start Given information

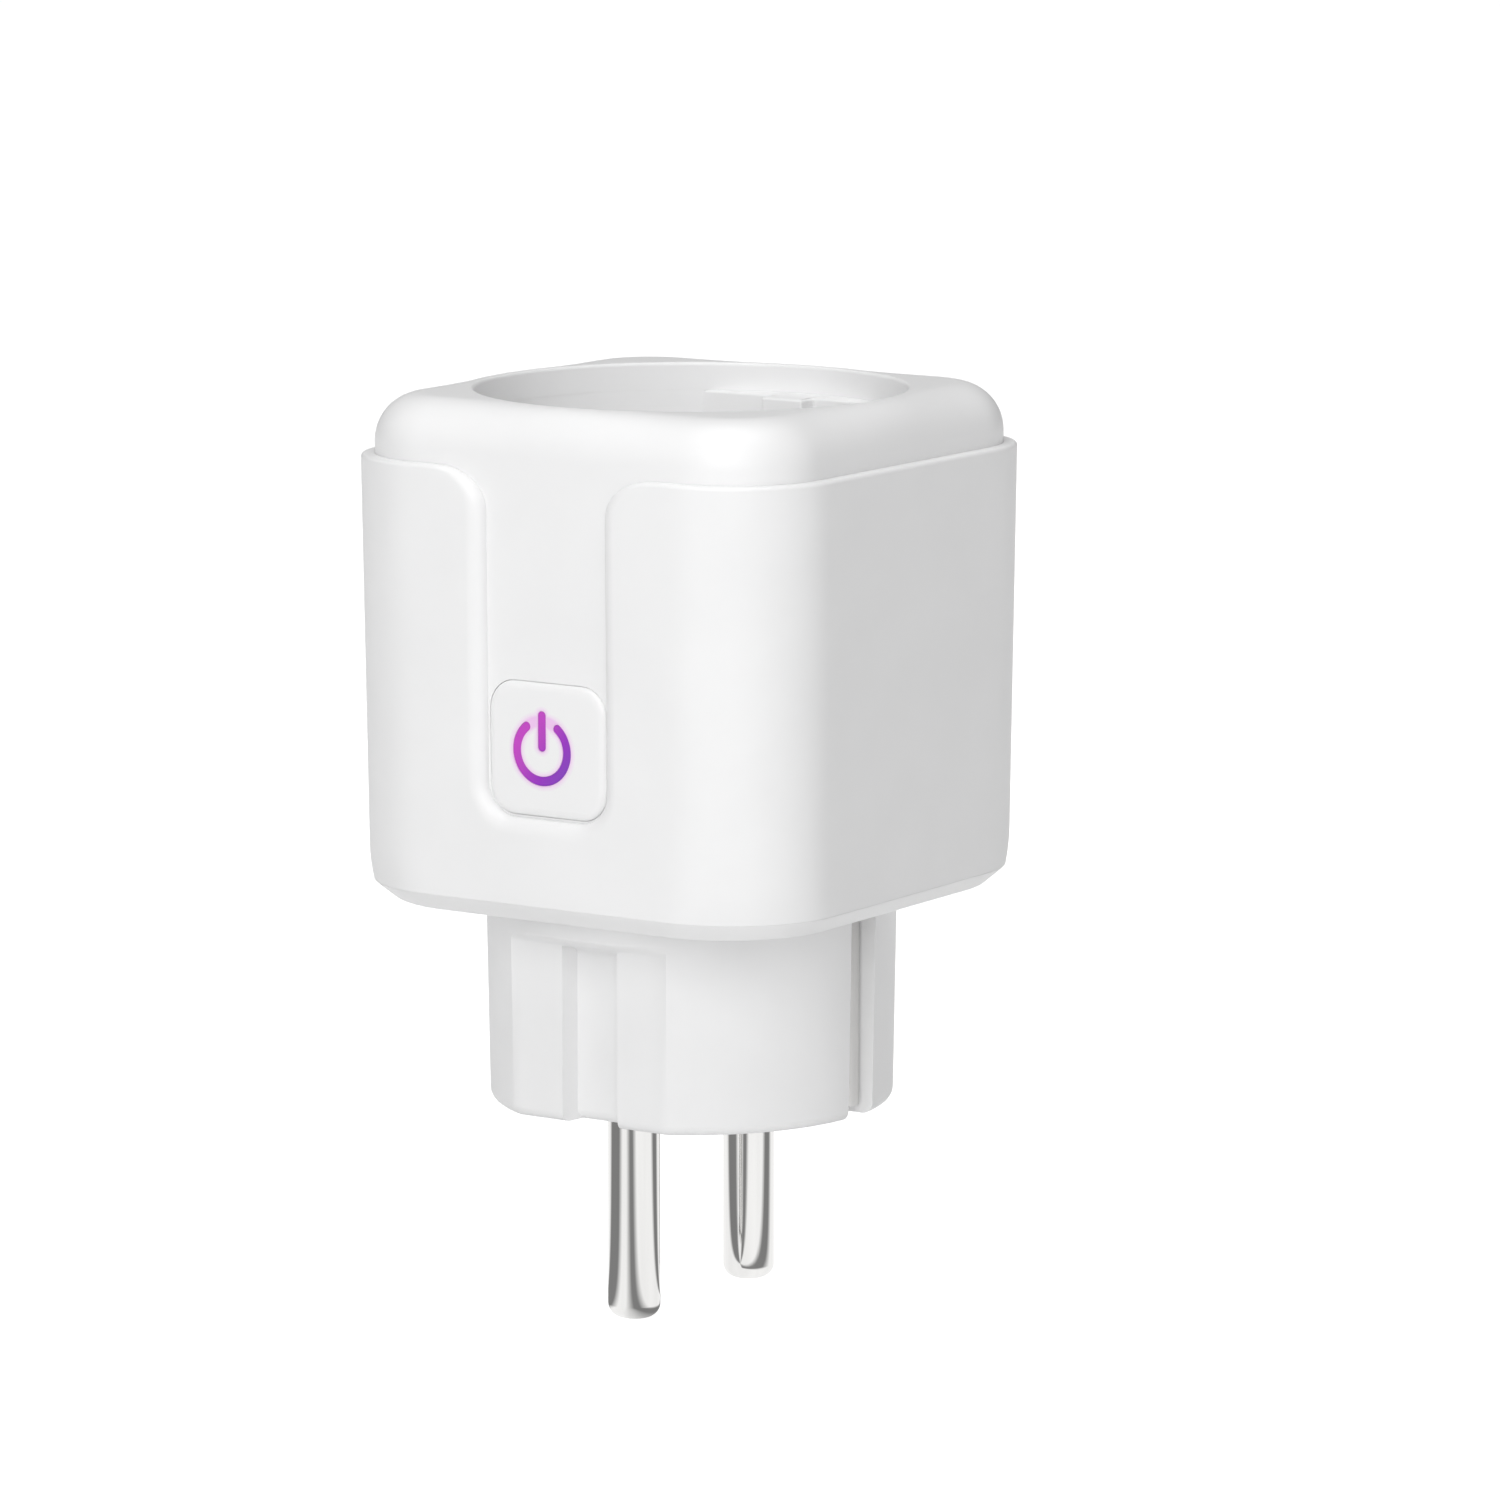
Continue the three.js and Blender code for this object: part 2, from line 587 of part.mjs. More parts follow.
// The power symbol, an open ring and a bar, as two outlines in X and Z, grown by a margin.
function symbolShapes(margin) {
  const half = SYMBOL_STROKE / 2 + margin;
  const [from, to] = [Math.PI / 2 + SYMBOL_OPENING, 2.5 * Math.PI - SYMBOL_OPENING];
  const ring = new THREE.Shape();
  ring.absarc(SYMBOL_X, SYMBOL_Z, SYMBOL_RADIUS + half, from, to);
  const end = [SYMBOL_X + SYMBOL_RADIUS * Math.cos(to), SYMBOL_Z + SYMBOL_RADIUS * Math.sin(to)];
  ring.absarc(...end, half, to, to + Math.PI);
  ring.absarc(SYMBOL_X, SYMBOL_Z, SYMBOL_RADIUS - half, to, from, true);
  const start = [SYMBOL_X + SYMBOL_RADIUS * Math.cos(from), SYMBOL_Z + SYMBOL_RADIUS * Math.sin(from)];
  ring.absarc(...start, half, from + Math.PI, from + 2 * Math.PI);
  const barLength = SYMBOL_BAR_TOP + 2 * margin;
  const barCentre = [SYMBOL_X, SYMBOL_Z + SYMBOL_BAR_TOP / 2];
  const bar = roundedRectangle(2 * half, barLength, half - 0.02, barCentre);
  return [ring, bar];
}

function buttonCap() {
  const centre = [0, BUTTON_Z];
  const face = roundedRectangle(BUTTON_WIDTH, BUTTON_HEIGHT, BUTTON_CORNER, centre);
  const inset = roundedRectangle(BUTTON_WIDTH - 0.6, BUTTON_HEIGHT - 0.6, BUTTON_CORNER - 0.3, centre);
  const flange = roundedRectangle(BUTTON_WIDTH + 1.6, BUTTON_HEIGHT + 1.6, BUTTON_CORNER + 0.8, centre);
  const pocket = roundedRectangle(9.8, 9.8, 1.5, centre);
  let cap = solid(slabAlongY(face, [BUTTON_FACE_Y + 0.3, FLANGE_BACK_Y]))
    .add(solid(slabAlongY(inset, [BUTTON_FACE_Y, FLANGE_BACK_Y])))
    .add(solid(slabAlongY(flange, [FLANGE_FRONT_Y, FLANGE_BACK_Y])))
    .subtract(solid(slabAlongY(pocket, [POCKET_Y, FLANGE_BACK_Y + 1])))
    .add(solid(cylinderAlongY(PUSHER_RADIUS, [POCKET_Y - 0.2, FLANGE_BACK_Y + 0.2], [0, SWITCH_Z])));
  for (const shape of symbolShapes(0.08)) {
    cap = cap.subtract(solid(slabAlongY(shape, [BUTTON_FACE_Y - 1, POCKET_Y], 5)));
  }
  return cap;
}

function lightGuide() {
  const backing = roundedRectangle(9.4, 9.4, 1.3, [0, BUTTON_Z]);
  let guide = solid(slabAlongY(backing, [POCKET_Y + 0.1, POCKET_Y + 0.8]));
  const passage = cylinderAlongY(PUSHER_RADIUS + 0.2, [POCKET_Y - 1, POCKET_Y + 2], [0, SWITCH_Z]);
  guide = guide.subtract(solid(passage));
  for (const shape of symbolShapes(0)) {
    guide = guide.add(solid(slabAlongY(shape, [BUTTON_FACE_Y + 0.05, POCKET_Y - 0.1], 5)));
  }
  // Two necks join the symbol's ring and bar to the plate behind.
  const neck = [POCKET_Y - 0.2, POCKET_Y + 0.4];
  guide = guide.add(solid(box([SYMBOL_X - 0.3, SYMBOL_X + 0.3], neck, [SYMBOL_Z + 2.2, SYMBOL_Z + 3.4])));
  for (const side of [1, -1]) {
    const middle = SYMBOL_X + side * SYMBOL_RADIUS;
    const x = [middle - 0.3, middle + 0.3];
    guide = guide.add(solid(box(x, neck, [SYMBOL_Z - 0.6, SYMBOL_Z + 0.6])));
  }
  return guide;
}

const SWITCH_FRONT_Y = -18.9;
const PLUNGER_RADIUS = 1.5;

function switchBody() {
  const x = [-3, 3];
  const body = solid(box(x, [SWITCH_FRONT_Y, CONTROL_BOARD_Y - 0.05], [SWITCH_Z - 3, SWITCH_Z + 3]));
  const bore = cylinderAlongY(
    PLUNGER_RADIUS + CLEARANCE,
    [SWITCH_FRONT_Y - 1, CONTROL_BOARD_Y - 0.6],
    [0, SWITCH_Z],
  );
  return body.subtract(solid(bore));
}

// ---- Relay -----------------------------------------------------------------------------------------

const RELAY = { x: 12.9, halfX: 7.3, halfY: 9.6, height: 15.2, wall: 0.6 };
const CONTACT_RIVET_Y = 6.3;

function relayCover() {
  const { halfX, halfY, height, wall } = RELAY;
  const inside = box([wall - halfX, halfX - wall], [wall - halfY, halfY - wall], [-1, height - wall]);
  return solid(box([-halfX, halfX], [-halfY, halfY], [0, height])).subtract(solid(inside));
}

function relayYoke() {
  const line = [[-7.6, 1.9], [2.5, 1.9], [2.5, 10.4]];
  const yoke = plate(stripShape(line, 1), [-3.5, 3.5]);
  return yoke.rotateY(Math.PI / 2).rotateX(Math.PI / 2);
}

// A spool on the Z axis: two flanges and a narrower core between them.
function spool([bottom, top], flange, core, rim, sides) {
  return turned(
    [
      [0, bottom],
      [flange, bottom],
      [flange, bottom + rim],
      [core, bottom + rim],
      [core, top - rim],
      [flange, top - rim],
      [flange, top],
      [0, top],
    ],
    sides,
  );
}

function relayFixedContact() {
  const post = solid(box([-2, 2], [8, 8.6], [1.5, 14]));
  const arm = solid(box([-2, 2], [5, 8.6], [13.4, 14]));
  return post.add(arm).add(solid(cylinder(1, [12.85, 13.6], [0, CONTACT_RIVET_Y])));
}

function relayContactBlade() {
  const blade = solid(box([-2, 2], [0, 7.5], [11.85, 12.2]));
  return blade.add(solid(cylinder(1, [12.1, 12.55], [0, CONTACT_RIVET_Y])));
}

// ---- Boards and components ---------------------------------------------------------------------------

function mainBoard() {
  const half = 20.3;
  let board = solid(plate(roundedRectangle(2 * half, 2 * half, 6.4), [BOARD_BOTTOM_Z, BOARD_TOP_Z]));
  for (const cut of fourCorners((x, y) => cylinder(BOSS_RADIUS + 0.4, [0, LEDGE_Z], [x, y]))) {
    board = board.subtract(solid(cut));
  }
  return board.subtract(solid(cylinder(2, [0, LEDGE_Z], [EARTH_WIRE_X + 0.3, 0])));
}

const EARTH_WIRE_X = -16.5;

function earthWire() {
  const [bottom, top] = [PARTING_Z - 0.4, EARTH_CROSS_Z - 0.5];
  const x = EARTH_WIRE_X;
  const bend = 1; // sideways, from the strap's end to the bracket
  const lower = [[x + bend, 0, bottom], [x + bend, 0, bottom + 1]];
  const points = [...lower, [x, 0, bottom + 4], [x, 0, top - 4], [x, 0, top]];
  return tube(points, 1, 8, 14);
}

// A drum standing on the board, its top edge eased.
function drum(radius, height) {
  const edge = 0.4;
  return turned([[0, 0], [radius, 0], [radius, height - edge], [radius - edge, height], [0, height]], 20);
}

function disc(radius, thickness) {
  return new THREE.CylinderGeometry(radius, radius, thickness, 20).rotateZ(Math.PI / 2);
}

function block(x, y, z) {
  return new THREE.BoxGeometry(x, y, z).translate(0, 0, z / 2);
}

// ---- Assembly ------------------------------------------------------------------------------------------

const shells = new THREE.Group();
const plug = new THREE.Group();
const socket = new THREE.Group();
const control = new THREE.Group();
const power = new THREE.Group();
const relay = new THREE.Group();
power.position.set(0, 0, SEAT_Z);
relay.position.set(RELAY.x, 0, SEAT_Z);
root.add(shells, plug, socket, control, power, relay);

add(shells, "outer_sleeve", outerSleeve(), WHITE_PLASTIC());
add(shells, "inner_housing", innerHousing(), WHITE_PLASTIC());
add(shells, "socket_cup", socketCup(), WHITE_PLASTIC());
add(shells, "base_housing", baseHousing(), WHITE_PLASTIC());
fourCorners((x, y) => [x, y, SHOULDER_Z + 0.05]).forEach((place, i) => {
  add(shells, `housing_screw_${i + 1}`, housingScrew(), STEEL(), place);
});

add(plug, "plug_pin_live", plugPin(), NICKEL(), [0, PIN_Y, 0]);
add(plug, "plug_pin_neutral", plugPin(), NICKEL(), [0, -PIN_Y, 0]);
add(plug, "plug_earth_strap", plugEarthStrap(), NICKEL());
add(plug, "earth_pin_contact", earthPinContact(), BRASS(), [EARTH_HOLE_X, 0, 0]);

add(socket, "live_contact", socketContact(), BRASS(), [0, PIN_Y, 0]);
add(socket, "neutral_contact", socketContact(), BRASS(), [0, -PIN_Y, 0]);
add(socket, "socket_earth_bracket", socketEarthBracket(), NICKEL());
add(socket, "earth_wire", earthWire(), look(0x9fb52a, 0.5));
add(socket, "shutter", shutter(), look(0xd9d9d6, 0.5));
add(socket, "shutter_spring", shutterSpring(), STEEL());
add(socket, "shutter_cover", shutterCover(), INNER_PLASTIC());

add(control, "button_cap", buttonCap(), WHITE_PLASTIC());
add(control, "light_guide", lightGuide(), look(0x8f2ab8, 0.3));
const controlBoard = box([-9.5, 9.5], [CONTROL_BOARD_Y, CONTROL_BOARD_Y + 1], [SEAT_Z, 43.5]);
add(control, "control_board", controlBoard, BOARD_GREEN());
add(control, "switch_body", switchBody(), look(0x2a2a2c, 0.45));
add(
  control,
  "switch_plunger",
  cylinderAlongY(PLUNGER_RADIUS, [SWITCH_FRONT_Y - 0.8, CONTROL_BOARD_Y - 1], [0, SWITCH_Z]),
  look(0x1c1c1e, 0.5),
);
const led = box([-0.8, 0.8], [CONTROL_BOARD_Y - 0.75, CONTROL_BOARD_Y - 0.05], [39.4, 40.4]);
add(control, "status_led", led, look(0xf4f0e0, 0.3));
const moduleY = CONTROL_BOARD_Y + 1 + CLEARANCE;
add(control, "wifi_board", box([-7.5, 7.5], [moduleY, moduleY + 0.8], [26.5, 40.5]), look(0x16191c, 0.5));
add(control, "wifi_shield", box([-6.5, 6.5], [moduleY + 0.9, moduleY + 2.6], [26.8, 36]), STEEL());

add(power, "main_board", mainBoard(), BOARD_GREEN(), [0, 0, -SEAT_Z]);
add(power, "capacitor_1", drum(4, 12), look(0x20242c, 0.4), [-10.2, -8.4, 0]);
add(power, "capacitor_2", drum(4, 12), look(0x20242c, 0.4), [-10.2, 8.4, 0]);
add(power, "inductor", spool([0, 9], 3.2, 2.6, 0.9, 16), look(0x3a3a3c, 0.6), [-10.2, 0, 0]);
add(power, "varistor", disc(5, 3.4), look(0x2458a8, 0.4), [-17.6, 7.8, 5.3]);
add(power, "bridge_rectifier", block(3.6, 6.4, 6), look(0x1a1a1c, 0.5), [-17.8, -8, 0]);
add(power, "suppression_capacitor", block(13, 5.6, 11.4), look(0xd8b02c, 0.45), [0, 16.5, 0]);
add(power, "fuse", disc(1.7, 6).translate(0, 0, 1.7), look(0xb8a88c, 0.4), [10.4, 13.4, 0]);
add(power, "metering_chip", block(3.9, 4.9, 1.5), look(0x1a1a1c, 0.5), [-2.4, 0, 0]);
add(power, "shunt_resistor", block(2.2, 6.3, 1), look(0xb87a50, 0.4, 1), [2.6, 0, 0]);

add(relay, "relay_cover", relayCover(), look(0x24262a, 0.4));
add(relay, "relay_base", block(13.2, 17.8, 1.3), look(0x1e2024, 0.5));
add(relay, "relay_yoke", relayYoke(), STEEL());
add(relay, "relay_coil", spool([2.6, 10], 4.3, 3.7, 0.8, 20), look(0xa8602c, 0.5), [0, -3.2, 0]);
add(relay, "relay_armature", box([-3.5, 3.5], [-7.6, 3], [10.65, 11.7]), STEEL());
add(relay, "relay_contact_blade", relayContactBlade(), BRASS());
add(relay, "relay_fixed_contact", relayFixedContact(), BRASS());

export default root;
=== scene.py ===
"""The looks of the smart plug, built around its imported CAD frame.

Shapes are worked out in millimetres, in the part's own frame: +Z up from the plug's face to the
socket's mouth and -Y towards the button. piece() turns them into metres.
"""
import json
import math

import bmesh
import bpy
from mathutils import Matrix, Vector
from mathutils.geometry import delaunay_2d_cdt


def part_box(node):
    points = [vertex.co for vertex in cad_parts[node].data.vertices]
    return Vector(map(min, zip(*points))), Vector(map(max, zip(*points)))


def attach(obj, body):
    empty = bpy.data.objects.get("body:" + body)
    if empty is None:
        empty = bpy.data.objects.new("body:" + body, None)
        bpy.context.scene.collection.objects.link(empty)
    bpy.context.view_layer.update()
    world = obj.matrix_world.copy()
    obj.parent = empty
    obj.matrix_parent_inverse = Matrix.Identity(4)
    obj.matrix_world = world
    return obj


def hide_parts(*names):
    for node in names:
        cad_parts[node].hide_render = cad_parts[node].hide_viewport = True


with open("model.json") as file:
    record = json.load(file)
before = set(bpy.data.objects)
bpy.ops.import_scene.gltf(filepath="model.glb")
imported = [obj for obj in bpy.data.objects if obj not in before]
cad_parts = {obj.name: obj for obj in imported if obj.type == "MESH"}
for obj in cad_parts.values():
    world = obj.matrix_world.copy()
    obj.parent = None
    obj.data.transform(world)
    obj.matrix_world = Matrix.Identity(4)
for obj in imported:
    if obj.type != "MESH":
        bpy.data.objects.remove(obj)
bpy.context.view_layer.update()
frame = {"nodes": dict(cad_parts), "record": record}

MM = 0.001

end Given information

**Directive**
Output nothing except the lines from the line with "[0, 0, -SEAT_Z]);" through the line with "obj.matrix_world = world", copied exactly, end lines included.

**Task result**
add(power, "main_board", mainBoard(), BOARD_GREEN(), [0, 0, -SEAT_Z]);
add(power, "capacitor_1", drum(4, 12), look(0x20242c, 0.4), [-10.2, -8.4, 0]);
add(power, "capacitor_2", drum(4, 12), look(0x20242c, 0.4), [-10.2, 8.4, 0]);
add(power, "inductor", spool([0, 9], 3.2, 2.6, 0.9, 16), look(0x3a3a3c, 0.6), [-10.2, 0, 0]);
add(power, "varistor", disc(5, 3.4), look(0x2458a8, 0.4), [-17.6, 7.8, 5.3]);
add(power, "bridge_rectifier", block(3.6, 6.4, 6), look(0x1a1a1c, 0.5), [-17.8, -8, 0]);
add(power, "suppression_capacitor", block(13, 5.6, 11.4), look(0xd8b02c, 0.45), [0, 16.5, 0]);
add(power, "fuse", disc(1.7, 6).translate(0, 0, 1.7), look(0xb8a88c, 0.4), [10.4, 13.4, 0]);
add(power, "metering_chip", block(3.9, 4.9, 1.5), look(0x1a1a1c, 0.5), [-2.4, 0, 0]);
add(power, "shunt_resistor", block(2.2, 6.3, 1), look(0xb87a50, 0.4, 1), [2.6, 0, 0]);

add(relay, "relay_cover", relayCover(), look(0x24262a, 0.4));
add(relay, "relay_base", block(13.2, 17.8, 1.3), look(0x1e2024, 0.5));
add(relay, "relay_yoke", relayYoke(), STEEL());
add(relay, "relay_coil", spool([2.6, 10], 4.3, 3.7, 0.8, 20), look(0xa8602c, 0.5), [0, -3.2, 0]);
add(relay, "relay_armature", box([-3.5, 3.5], [-7.6, 3], [10.65, 11.7]), STEEL());
add(relay, "relay_contact_blade", relayContactBlade(), BRASS());
add(relay, "relay_fixed_contact", relayFixedContact(), BRASS());

export default root;
=== scene.py ===
"""The looks of the smart plug, built around its imported CAD frame.

Shapes are worked out in millimetres, in the part's own frame: +Z up from the plug's face to the
socket's mouth and -Y towards the button. piece() turns them into metres.
"""
import json
import math

import bmesh
import bpy
from mathutils import Matrix, Vector
from mathutils.geometry import delaunay_2d_cdt


def part_box(node):
    points = [vertex.co for vertex in cad_parts[node].data.vertices]
    return Vector(map(min, zip(*points))), Vector(map(max, zip(*points)))


def attach(obj, body):
    empty = bpy.data.objects.get("body:" + body)
    if empty is None:
        empty = bpy.data.objects.new("body:" + body, None)
        bpy.context.scene.collection.objects.link(empty)
    bpy.context.view_layer.update()
    world = obj.matrix_world.copy()
    obj.parent = empty
    obj.matrix_parent_inverse = Matrix.Identity(4)
    obj.matrix_world = world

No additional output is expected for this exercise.